They don't explode they "vent with flame".
The problem is that as battery density gets higher the danger from a failure gets higher. Put a dead short accros a D cell and it is no big deal. Put one across a LiION without a protection circuit and it is a big deal.

Re:Burst into flames != explode (1)

Howzer (580315) | about 7 years ago | (#20376441)

>>The problem is that as battery density gets higher the danger from a failure gets higher.

Exactly correct. The problem is inherent in the technology.

Couple that with trying to squeeze that battery into a poorly ventilated laptop interior (where you also gotta fit your DVD drive, your CPU, etc. etc.) and you would think we'd see these things going off like bombs every week!

The fact that we don't is what I'm talking about...

Just because Dell didn't make the battery (2, Insightful)

Laebshade (643478) | about 7 years ago | (#20376413)

Just because Dell didn't make the battery, doesn't mean they're not liable. Dell sold him a complete unit, which came with the battery in question (assuming he wasn't using a replacement battery, DNRFTA). Continuing the bad car analogies that roam the savage wastelands of Slashdot: if you bought a used car, under warranty, from a dealer, and a part broke that just happened to be a third-party part (happens often on used cars), would you be ok with the dealer telling you you're SOL? Yeah, I didn't think so.

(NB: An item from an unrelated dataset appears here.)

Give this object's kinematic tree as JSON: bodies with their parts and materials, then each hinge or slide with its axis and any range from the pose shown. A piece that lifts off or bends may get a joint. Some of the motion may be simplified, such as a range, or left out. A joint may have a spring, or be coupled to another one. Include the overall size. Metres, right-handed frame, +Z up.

Re:Burst into flames != explode (1)

blhack (921171) | about 7 years ago | (#20376493)

I think that the reason that SARS only killed a couple of hundred people was that Asia got shut down for 6 months. The point was to keep the number a couple of hundred, instead of having it get to the 100,000 a year that the flu kills.

Re:Burst into flames != explode (1)

Howzer (580315) | about 7 years ago | (#20376551)

>>I think that the reason that SARS only killed a couple of hundred people was that Asia got shut down for 6 months.

Not correct, but revealing that this is what you think. Revealing in a "one more example of what I am saying about hype" kind of way.

SARS only killed a couple of hundred because it was WAY HARDER to get SARS from another person that it is to get the yearly 'flu.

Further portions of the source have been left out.